While Teddy Roosevelt wasn’t being busy leading the Rough Riders or being President, he made the same case for history in general. Every civilization and culture views history through a different lens. While the Europeans classically treated History as a category within literature and the Hindus as often indistinguishable from mythology – Muslims took an entirely different approach. When it comes to fields of Islamic studies, we tend to classify the most important as sciences. Tafsir, Ilm al hadeeth, Tajweed and Fiqh are all researched and taught with the same precision and accuracy as physics or maths. There is relatively little room for artistic license or experimentation.

science vs art

This is a strength especially when it comes to the studies that make up the bedrock of the faith and are used to decide the rules and regulations that govern it. However, problems arise when subjects that don’t naturally fit into the scientific category are reclassified as such. One such example is Islamic history. Our history has often been subjected to the same rigorous standards as those applied to other Islamic sciences. Anything that doesn’t meet the highest standards of verification and authentication can potentially be downplayed or treated as suspect.

This view of history was pioneered by none other than the father of historiography Ibn Khaldun, who was frustrated by the “uncritical acceptance of historical data.” It comes as no surprise to find out that Ibn Khaldun was a jurist before he found fame in later life as a historian. However, history is not merely data to be proven or interpreted in a narrow set of ways. History is the art of putting together bits of information from the past and weaving together a narrative that gives us an insight into the motivations and actions of those that preceded us.

quiz art vs science

Translation: Artists tend to see boats first, scientists tend to see arches.

For instance, History as science will tell us that the Moghul Empire finally collapsed due to a range of socio-economic factors afflicting the corrupt Moghul state combined with the overwhelming military superiority of the British. While that may technically be accurate, History as art would explain the fall as a perfect storm of threats compounded by the tragic but unexpected outcome of an aging Emperor’s affections for his ambitious and treacherous young wife Zeenat Mahal. The former view is based on empirical evidence but wholly uninspiring and devoid of the human touch, while the latter is pieced together based on some facts, some extrapolations and based on the characters of the personalities involved.

zeenat mahal

Worth sinking an Empire over?

Skeptics from the scientific school of thought will read the above and fear that this is a call to legitimise superstition and fairytales. It is not. The reality is that the majority of our history, or any history for that matter, will fail to pass the benchmarks that we must necessarily use for our sciences. The result of this is that there are swathes of our history that are simply looked upon as second class and therefore not prominent.
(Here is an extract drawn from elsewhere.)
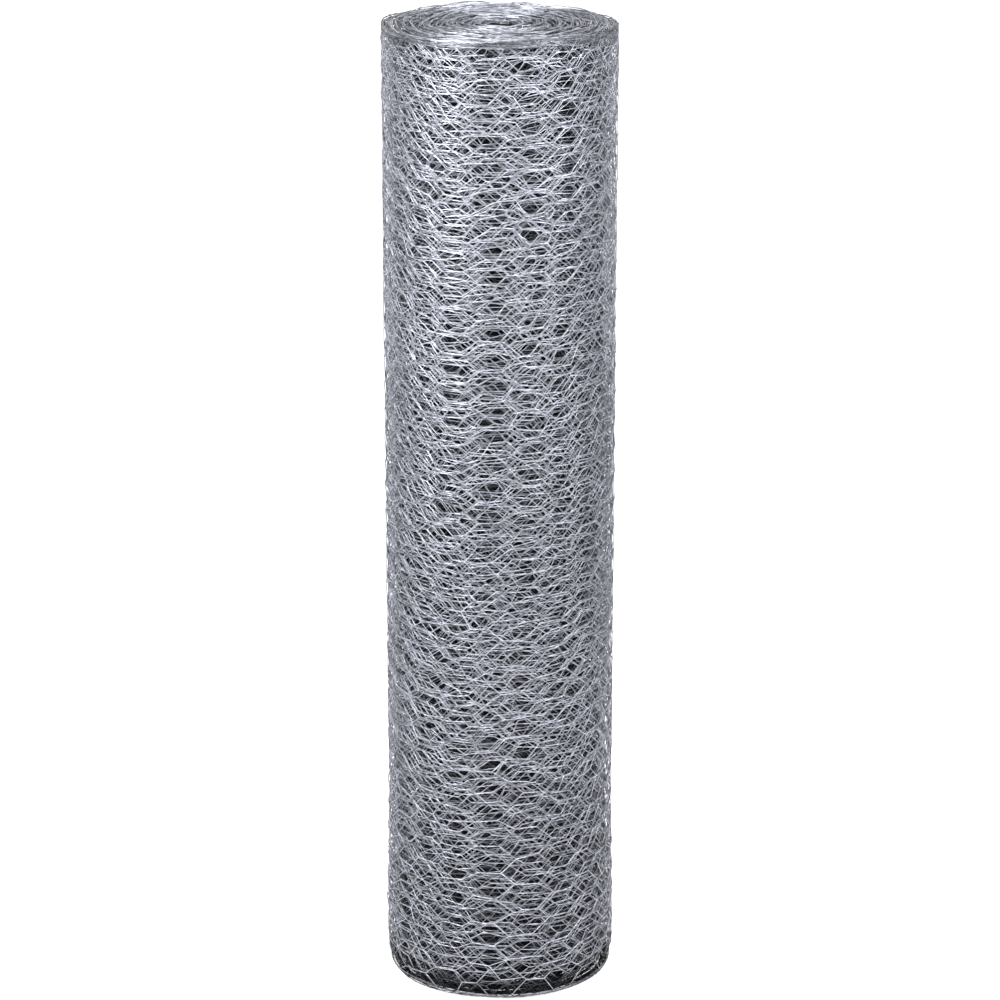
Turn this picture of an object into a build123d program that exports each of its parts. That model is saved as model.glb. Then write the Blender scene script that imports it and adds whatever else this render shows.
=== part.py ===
from build123d import *
import os

# A roll of galvanised hexagonal wire netting, wound on a bar and standing on one end.
# Lengths are in millimetres. The origin is the middle of the foot, and +Z runs up the roll.
# The netting winds inwards anticlockwise, seen from above, from its loose end at the back.

# The netting
netting_width = 914.4  # 36 in netting, which is the height of the roll
wire_diameter = 0.7  # 22 gauge with its zinc
wires_in_a_twist = 2  # the netting is as thick as its twists

# The roll
roll_radius = 109.0  # at mid height
bore_radius = 15.0  # left by the winding bar
loose_end_angle = 60.0  # the outer end of the netting, from +X, so it lies at the back

# The outside, as radius gained or lost over a height
foot_tuck = 2.6  # the foot is drawn in
corner_height = 12.0  # the drawn-in foot turns upright about here
foot_swell = 2.2  # the turns sag and swell a little above the foot
swell_height = 34.0  # height of the widest place
waist_height = 190.0  # the swell has faded out here
head_tuck = 1.2  # the top edge is drawn in less
head_height = 16.0  # over this much below the top edge

# The selvedges, which stand out of both ends as one wound edge
selvedge_relief = 3.0  # depth of the gap between two turns of the edge
edge_pitch = 8.0  # about ten turns of netting bunch into one turn of the edge
edge_gap = 2.6  # gap between two turns of the edge

netting_thickness = wires_in_a_twist * wire_diameter
foot_radius = roll_radius - foot_tuck
head_radius = roll_radius - head_tuck
body_bottom = selvedge_relief
body_top = netting_width - selvedge_relief


def outline(radius):
    """Half the section of the wound netting, between the selvedges, to this mid-height radius."""
    foot = radius - foot_tuck
    belly = radius + foot_swell
    head = radius - head_tuck
    fade_height = (swell_height + waist_height) / 2
    foot_curve = Bezier((foot, body_bottom), (belly, corner_height), (belly, swell_height))
    swell_curve = Bezier(
        (belly, swell_height),
        (belly, fade_height),
        (radius, fade_height),
        (radius, waist_height),
    )
    closing = Polyline(
        (radius, waist_height),
        (radius, netting_width - head_height),
        (head, body_top),
        (0, body_top),
        (0, body_bottom),
        (foot, body_bottom),
    )
    return make_face(foot_curve + swell_curve + closing)


def half_turn(radius, centre_x, start_angle):
    """Half of the roll, turned about a centre that lies a little off the bore."""
    section = Plane.XZ * outline(radius)
    half = revolve(section, axis=Axis.Z, revolution_arc=180)
    return Pos(centre_x, 0, 0) * Rot(0, 0, start_angle) * half


def wound_body():
    """Two half turns about two centres, which leaves the step of the loose end on one side."""
    centre_offset = netting_thickness / 4
    outer_half = half_turn(roll_radius, centre_offset, 0)
    inner_half = half_turn(roll_radius - netting_thickness / 2, -centre_offset, 180)
    return outer_half + inner_half


def wound_edge(outer_radius):
    """The selvedge in plan: a band of half circles about two centres, wound in to the bore."""
    centre_offset = edge_pitch / 4
    band_width = edge_pitch - edge_gap
    room = outer_radius - bore_radius - band_width - 2 * centre_offset
    half_turns = int(2 * room / edge_pitch)
    outside = Curve()
    inside = Curve()
    for step in range(half_turns):
        side = 1 if step % 2 == 0 else -1
        centre = (side * centre_offset, 0)
        radius = outer_radius - centre_offset - step * edge_pitch / 2
        start = 0 if side == 1 else 180
        outside += CenterArc(centre, radius, start, 180)
        inside += CenterArc(centre, radius - band_width, start, 180)
    caps = Line(outside @ 0, inside @ 0) + Line(outside @ 1, inside @ 1)
    return make_face(outside + inside + caps)


def wire_netting_roll():
    """The whole roll as one solid: wound body, wound selvedge on both ends, and the bore."""
    foot_edge = extrude(wound_edge(foot_radius), selvedge_relief)
    head_edge = extrude(Pos(0, 0, body_top) * wound_edge(head_radius), selvedge_relief)
    bore = Pos(0, 0, netting_width / 2) * Cylinder(bore_radius, netting_width)
    turned = wound_body() + foot_edge + head_edge - bore
    return Rot(0, 0, loose_end_angle) * turned


os.makedirs("parts", exist_ok=True)
export_step(wire_netting_roll(), "parts/wire_netting_roll.step")
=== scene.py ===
import math

import bpy
import numpy as np
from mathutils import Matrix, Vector


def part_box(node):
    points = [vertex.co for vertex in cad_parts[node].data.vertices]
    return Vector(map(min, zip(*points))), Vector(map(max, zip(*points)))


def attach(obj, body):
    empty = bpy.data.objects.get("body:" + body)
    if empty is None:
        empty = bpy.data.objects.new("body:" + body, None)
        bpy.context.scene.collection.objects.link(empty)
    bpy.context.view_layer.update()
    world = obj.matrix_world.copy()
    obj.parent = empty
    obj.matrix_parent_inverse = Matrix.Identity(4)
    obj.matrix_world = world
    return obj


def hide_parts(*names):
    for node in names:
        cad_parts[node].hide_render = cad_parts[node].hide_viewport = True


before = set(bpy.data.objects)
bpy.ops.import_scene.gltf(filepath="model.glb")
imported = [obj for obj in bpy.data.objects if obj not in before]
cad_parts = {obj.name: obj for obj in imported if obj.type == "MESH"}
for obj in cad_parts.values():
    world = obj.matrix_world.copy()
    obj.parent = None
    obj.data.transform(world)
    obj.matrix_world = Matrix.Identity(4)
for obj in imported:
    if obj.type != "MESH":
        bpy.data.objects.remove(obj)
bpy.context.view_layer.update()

# A roll of galvanised hexagonal wire netting, standing on one end. All lengths are in metres.
# The netting is drawn flat, as lines of wire, then wound on the roll and given the wire's thickness.
# Flat netting runs along +X from its loose end, +Z goes up it, and +Y faces out of the roll.

MM = 0.001
ROLL = "wire_netting_roll"
low_corner, high_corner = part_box(ROLL)
ROLL_HEIGHT = high_corner.z - low_corner.z

# The netting
WIRE = 0.7 * MM  # 22 gauge with its zinc
WIRE_SIDES = 3  # few, because there are kilometres of wire
CELLS_UP = 37
COLUMN = 33.2 * MM  # from one column of twists to the next
TWIST = 20.5 * MM  # length of a twist
HEAD_ROOM = 10.0 * MM  # the edges at the head are uneven within this
HEAD_WAVES = 3.0 * MM  # each edge also waves by this
FOOT_ROOM = 6.0 * MM  # the edges at the foot have settled to within this
EDGE_DEPTH = 1.2 * MM  # the selvedge wires reach this far beyond the netting's edge row
NETTING_WIDTH = ROLL_HEIGHT - HEAD_ROOM - FOOT_ROOM
CELL = NETTING_WIDTH / CELLS_UP
ROW = CELL / 2  # neighbouring columns are half a cell apart
FOOT_EDGE = -0.5 * MM  # where the selvedges run, up the flat netting
HEAD_EDGE = NETTING_WIDTH + 0.5 * MM
EDGE_TWIST = 16 * MM  # length of one turn of a selvedge's twist
LONG_EDGE_TWIST = 33.2 * MM  # drawn longer in the inner turns, to save faces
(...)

Maria Konnikova argued the same point cogently in Scientific American. There needs to be a paradigm shift in how we see and classify Islamic history. Islamic historians should feel comfortable in the freedom to discuss and teach aspects of our history that may not be 100% verifiable, but that fit within the broad construct of our traditions. We need to explore and cultivate the vast fertile expanses between irrefutable evidence based facts and pure fiction. Should we do so, we will reap a rich harvest of engaged and inspired Muslims who can take lessons and inspiration from our past and use it to guide our future. That’s hopefully something that even the most dedicated scientist would find it difficult to argue against.